## Stated goal
Copy out all the data, word for word.

** start of Data excerpt **

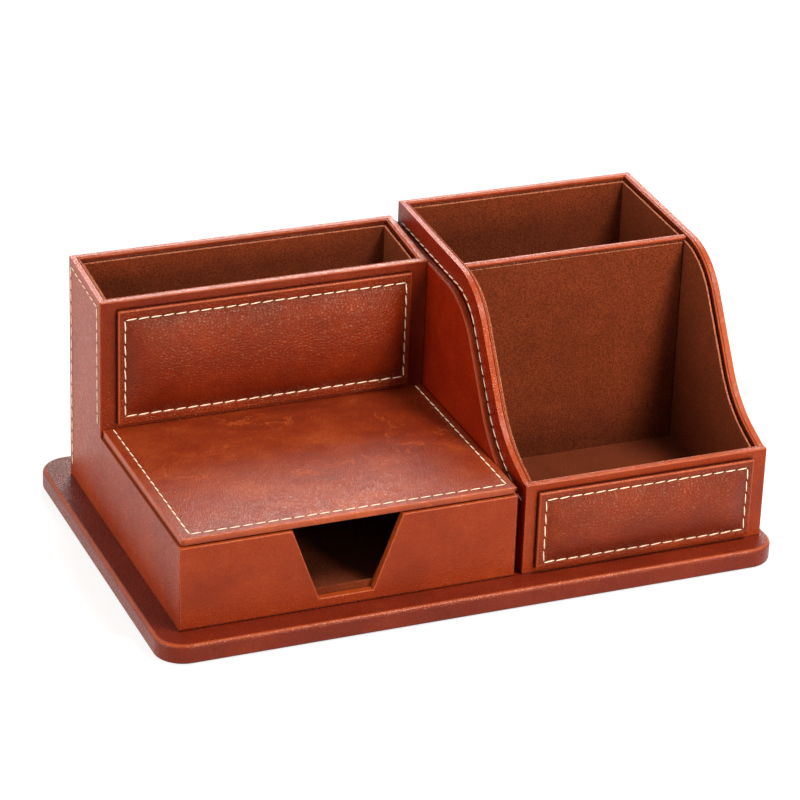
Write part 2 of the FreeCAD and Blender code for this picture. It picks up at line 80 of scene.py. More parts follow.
# ------------------------------------------------------------------ hand tools
def leave():
    """Goes back to object mode with nothing selected."""
    if bpy.context.mode != "OBJECT":
        bpy.ops.object.mode_set(mode="OBJECT")
    bpy.ops.object.select_all(action="DESELECT")


def work_on(piece):
    """Opens one piece, and nothing else, in edit mode."""
    leave()
    piece.select_set(True)
    bpy.context.view_layer.objects.active = piece
    bpy.ops.object.mode_set(mode="EDIT")


def pick(piece, kind, test):
    """Selects the corners, edges or faces that pass a test on their places, in millimetres."""
    bpy.ops.mesh.select_mode(type=kind)
    bpy.ops.mesh.select_all(action="DESELECT")
    shape = bmesh.from_edit_mesh(piece.data)
    parts = {"VERT": shape.verts, "EDGE": shape.edges, "FACE": shape.faces}[kind]
    for part in parts:
        places = [part.co / MM] if kind == "VERT" else [v.co / MM for v in part.verts]
        if test(places):
            part.select_set(True)
    bmesh.update_edit_mesh(piece.data)


def at(places, **where):
    """True if all places have the named coordinates, as in at(places, x=3, z=10)."""
    return all(abs(p["xyz".index(axis)] - value) < NEAR
               for p in places for axis, value in where.items())


def reach(places, axis):
    values = [p["xyz".index(axis)] for p in places]
    return max(values) - min(values)


def block(name, low, high):
    """A square-edged block between two corners: the start of a board."""
    leave()
    size = [(b - a) * MM for a, b in zip(low, high)]
    middle = [(a + b) / 2 * MM for a, b in zip(low, high)]
    bpy.ops.mesh.primitive_cube_add(size=1, location=middle, scale=size)
    piece = bpy.context.object
    piece.name = piece.data.name = name
    bpy.ops.object.transform_apply(location=True, rotation=True, scale=True)
    return piece


def saw(piece, place, away, close=True):
    """Cuts a piece along a plane and throws away the side that away points to."""
    work_on(piece)
    bpy.ops.mesh.select_all(action="SELECT")
    bpy.ops.mesh.bisect(plane_co=Vector(place) * MM, plane_no=Vector(away).normalized(),
                        use_fill=close, clear_outer=True, threshold=1e-7)


def score(piece, place, across):
    """Cuts a line round a piece without taking anything away."""
    work_on(piece)
    bpy.ops.mesh.select_all(action="SELECT")
    bpy.ops.mesh.bisect(plane_co=Vector(place) * MM, plane_no=Vector(across).normalized(),
                        threshold=1e-7)


def ease(piece, radius, test, steps=3):
    """Rounds the edges that pass a test."""
    work_on(piece)
    pick(piece, "EDGE", test)
    bpy.ops.mesh.bevel(offset=radius * MM, segments=steps, profile=0.5, affect="EDGES",
                       clamp_overlap=True)


def press_line(piece, axis, place, test, deep=0.25, wide=0.7, facing=(0, 0, 1)):
    """Presses a fine line across one axis, where the test passes and the leather faces so."""
    across = [float(axis == a) for a in "xyz"]
    for offset in (-wide / 2, 0.0, wide / 2):
        score(piece, [(place + offset) * a for a in across], across)
    pick(piece, "VERT", lambda c: at(c, **{axis: place}) and test(c))
    shape = bmesh.from_edit_mesh(piece.data)
    for v in shape.verts:
        v.select = v.select and v.normal.dot(Vector(facing)) > 0.45
    bmesh.update_edit_mesh(piece.data)
    bpy.ops.transform.shrink_fatten(value=-deep * MM)
    shape = bmesh.from_edit_mesh(piece.data)
    pressed = shape.verts.layers.float.get("pressed") or shape.verts.layers.float.new("pressed")
    for v in shape.verts:
        if v.select:
            v[pressed] = 1.0
    bmesh.update_edit_mesh(piece.data)


def mark(piece, label, test, value=1.0):
    """Writes a number on the corners that pass the test. value may be a rule for each place."""
    leave()
    if label not in piece.data.attributes:
        piece.data.attributes.new(label, "FLOAT", "POINT")
    marks = piece.data.attributes[label].data
    for v in piece.data.vertices:
        p = v.co / MM
        if test(p):
            marks[v.index].value = value(p) if callable(value) else value


def mark_rims(piece, label="worn"):
    """Marks a board's rim and rounded edges for a lighter tone: wear from hands, and a painted
    highlight.
    """
    places = [v.co / MM for v in piece.data.vertices]
    low = [min(p[a] for p in places) for a in range(3)]
    high = [max(p[a] for p in places) for a in range(3)]
    thin = min(range(3), key=lambda a: high[a] - low[a])
    mark(piece, label, lambda p: low[thin] + NEAR < p[thin] < high[thin] - NEAR)


def shade_inside(piece, axis, inner, below=math.inf):
    """Painted shade on a board's inner face, seen only in the gaps round its suede card."""
    a = "xyz".index(axis)
    mark(piece, "pressed", lambda p: abs(p[a] - inner) < NEAR and p.z < below)


def foot_line(piece, foot=DECK, fade=1.1):
    """Painted shade: a dark line along a board's foot, fading upwards."""
    score(piece, (0, 0, foot + fade), UP)
    mark(piece, "pressed", lambda p: p.z < foot + NEAR)


def front_outline(node):
    """A node's outline as seen from the front: left, right, foot and top."""
    low, high = (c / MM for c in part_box(node))
    return low.x, high.x, low.z, high.z


def shade_round(piece, outline, fade=0.9, under=0.3):
    """Painted shade: a dark line, fading outwards, on a front wall round the panel that is glued to
    it.
    """
    x0, x1, z0, z1 = outline
    for x in (x0 - fade, x0 + under, x1 - under, x1 + fade):
        score(piece, (x, 0, 0), (1, 0, 0))
    for z in (z0 - fade, z0 + under, z1 - under, z1 + fade):
        score(piece, (0, 0, z), UP)
    mark(piece, "pressed", lambda p: x0 < p.x < x1 and z0 < p.z < z1)


def finish_shape(piece, angle=40):
    """Smooth shading that keeps broad faces flat and hard edges hard."""
    leave()
    if "worn" not in piece.data.attributes:
        mark_rims(piece)
    piece.select_set(True)
    bpy.context.view_layer.objects.active = piece
    bpy.ops.object.shade_smooth_by_angle(angle=math.radians(angle))
    weigh = piece.modifiers.new("flat_faces", "WEIGHTED_NORMAL")
    weigh.keep_sharp = True
    bpy.ops.object.modifier_apply(modifier=weigh.name)


def hand_over(piece, node, finish, body="organiser"):
    """Gives a piece its finish, and its place in the model."""
    leave()
    coat(piece, finish)
    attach(piece, body)
    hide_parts(node)


def coat(piece, finish):
    piece.data.materials.clear()
    piece.data.materials.append(finish)


# ------------------------------------------------------------------ finishes
def tint(red, green, blue):
    """A colour written as on a screen, 0 to 255, as the linear colour the shader wants."""
    def linear(value):
        value /= 255
        return value / 12.92 if value <= 0.04045 else ((value + 0.055) / 1.055) ** 2.4
    return (linear(red), linear(green), linear(blue), 1.0)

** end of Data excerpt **

## Exercise result
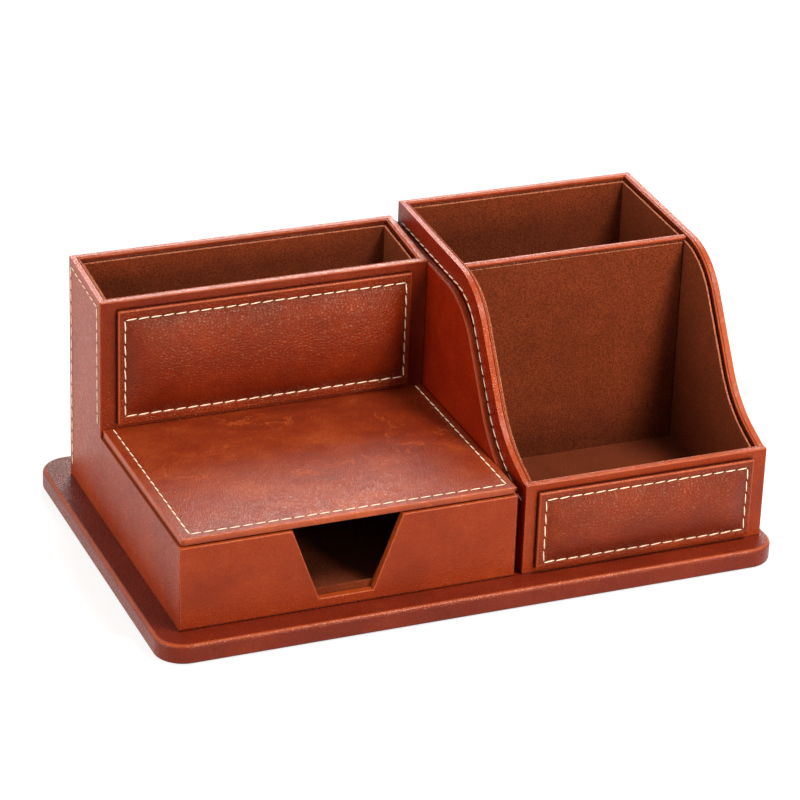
Write part 2 of the FreeCAD and Blender code for this picture. It picks up at line 80 of scene.py. More parts follow.
# ------------------------------------------------------------------ hand tools
def leave():
    """Goes back to object mode with nothing selected."""
    if bpy.context.mode != "OBJECT":
        bpy.ops.object.mode_set(mode="OBJECT")
    bpy.ops.object.select_all(action="DESELECT")


def work_on(piece):
    """Opens one piece, and nothing else, in edit mode."""
    leave()
    piece.select_set(True)
    bpy.context.view_layer.objects.active = piece
    bpy.ops.object.mode_set(mode="EDIT")


def pick(piece, kind, test):
    """Selects the corners, edges or faces that pass a test on their places, in millimetres."""
    bpy.ops.mesh.select_mode(type=kind)
    bpy.ops.mesh.select_all(action="DESELECT")
    shape = bmesh.from_edit_mesh(piece.data)
    parts = {"VERT": shape.verts, "EDGE": shape.edges, "FACE": shape.faces}[kind]
    for part in parts:
        places = [part.co / MM] if kind == "VERT" else [v.co / MM for v in part.verts]
        if test(places):
            part.select_set(True)
    bmesh.update_edit_mesh(piece.data)


def at(places, **where):
    """True if all places have the named coordinates, as in at(places, x=3, z=10)."""
    return all(abs(p["xyz".index(axis)] - value) < NEAR
               for p in places for axis, value in where.items())


def reach(places, axis):
    values = [p["xyz".index(axis)] for p in places]
    return max(values) - min(values)


def block(name, low, high):
    """A square-edged block between two corners: the start of a board."""
    leave()
    size = [(b - a) * MM for a, b in zip(low, high)]
    middle = [(a + b) / 2 * MM for a, b in zip(low, high)]
    bpy.ops.mesh.primitive_cube_add(size=1, location=middle, scale=size)
    piece = bpy.context.object
    piece.name = piece.data.name = name
    bpy.ops.object.transform_apply(location=True, rotation=True, scale=True)
    return piece


def saw(piece, place, away, close=True):
    """Cuts a piece along a plane and throws away the side that away points to."""
    work_on(piece)
    bpy.ops.mesh.select_all(action="SELECT")
    bpy.ops.mesh.bisect(plane_co=Vector(place) * MM, plane_no=Vector(away).normalized(),
                        use_fill=close, clear_outer=True, threshold=1e-7)


def score(piece, place, across):
    """Cuts a line round a piece without taking anything away."""
    work_on(piece)
    bpy.ops.mesh.select_all(action="SELECT")
    bpy.ops.mesh.bisect(plane_co=Vector(place) * MM, plane_no=Vector(across).normalized(),
                        threshold=1e-7)


def ease(piece, radius, test, steps=3):
    """Rounds the edges that pass a test."""
    work_on(piece)
    pick(piece, "EDGE", test)
    bpy.ops.mesh.bevel(offset=radius * MM, segments=steps, profile=0.5, affect="EDGES",
                       clamp_overlap=True)


def press_line(piece, axis, place, test, deep=0.25, wide=0.7, facing=(0, 0, 1)):
    """Presses a fine line across one axis, where the test passes and the leather faces so."""
    across = [float(axis == a) for a in "xyz"]
    for offset in (-wide / 2, 0.0, wide / 2):
        score(piece, [(place + offset) * a for a in across], across)
    pick(piece, "VERT", lambda c: at(c, **{axis: place}) and test(c))
    shape = bmesh.from_edit_mesh(piece.data)
    for v in shape.verts:
        v.select = v.select and v.normal.dot(Vector(facing)) > 0.45
    bmesh.update_edit_mesh(piece.data)
    bpy.ops.transform.shrink_fatten(value=-deep * MM)
    shape = bmesh.from_edit_mesh(piece.data)
    pressed = shape.verts.layers.float.get("pressed") or shape.verts.layers.float.new("pressed")
    for v in shape.verts:
        if v.select:
            v[pressed] = 1.0
    bmesh.update_edit_mesh(piece.data)


def mark(piece, label, test, value=1.0):
    """Writes a number on the corners that pass the test. value may be a rule for each place."""
    leave()
    if label not in piece.data.attributes:
        piece.data.attributes.new(label, "FLOAT", "POINT")
    marks = piece.data.attributes[label].data
    for v in piece.data.vertices:
        p = v.co / MM
        if test(p):
            marks[v.index].value = value(p) if callable(value) else value


def mark_rims(piece, label="worn"):
    """Marks a board's rim and rounded edges for a lighter tone: wear from hands, and a painted
    highlight.
    """
    places = [v.co / MM for v in piece.data.vertices]
    low = [min(p[a] for p in places) for a in range(3)]
    high = [max(p[a] for p in places) for a in range(3)]
    thin = min(range(3), key=lambda a: high[a] - low[a])
    mark(piece, label, lambda p: low[thin] + NEAR < p[thin] < high[thin] - NEAR)


def shade_inside(piece, axis, inner, below=math.inf):
    """Painted shade on a board's inner face, seen only in the gaps round its suede card."""
    a = "xyz".index(axis)
    mark(piece, "pressed", lambda p: abs(p[a] - inner) < NEAR and p.z < below)


def foot_line(piece, foot=DECK, fade=1.1):
    """Painted shade: a dark line along a board's foot, fading upwards."""
    score(piece, (0, 0, foot + fade), UP)
    mark(piece, "pressed", lambda p: p.z < foot + NEAR)


def front_outline(node):
    """A node's outline as seen from the front: left, right, foot and top."""
    low, high = (c / MM for c in part_box(node))
    return low.x, high.x, low.z, high.z


def shade_round(piece, outline, fade=0.9, under=0.3):
    """Painted shade: a dark line, fading outwards, on a front wall round the panel that is glued to
    it.
    """
    x0, x1, z0, z1 = outline
    for x in (x0 - fade, x0 + under, x1 - under, x1 + fade):
        score(piece, (x, 0, 0), (1, 0, 0))
    for z in (z0 - fade, z0 + under, z1 - under, z1 + fade):
        score(piece, (0, 0, z), UP)
    mark(piece, "pressed", lambda p: x0 < p.x < x1 and z0 < p.z < z1)


def finish_shape(piece, angle=40):
    """Smooth shading that keeps broad faces flat and hard edges hard."""
    leave()
    if "worn" not in piece.data.attributes:
        mark_rims(piece)
    piece.select_set(True)
    bpy.context.view_layer.objects.active = piece
    bpy.ops.object.shade_smooth_by_angle(angle=math.radians(angle))
    weigh = piece.modifiers.new("flat_faces", "WEIGHTED_NORMAL")
    weigh.keep_sharp = True
    bpy.ops.object.modifier_apply(modifier=weigh.name)


def hand_over(piece, node, finish, body="organiser"):
    """Gives a piece its finish, and its place in the model."""
    leave()
    coat(piece, finish)
    attach(piece, body)
    hide_parts(node)


def coat(piece, finish):
    piece.data.materials.clear()
    piece.data.materials.append(finish)


# ------------------------------------------------------------------ finishes
def tint(red, green, blue):
    """A colour written as on a screen, 0 to 255, as the linear colour the shader wants."""
    def linear(value):
        value /= 255
        return value / 12.92 if value <= 0.04045 else ((value + 0.055) / 1.055) ** 2.4
    return (linear(red), linear(green), linear(blue), 1.0)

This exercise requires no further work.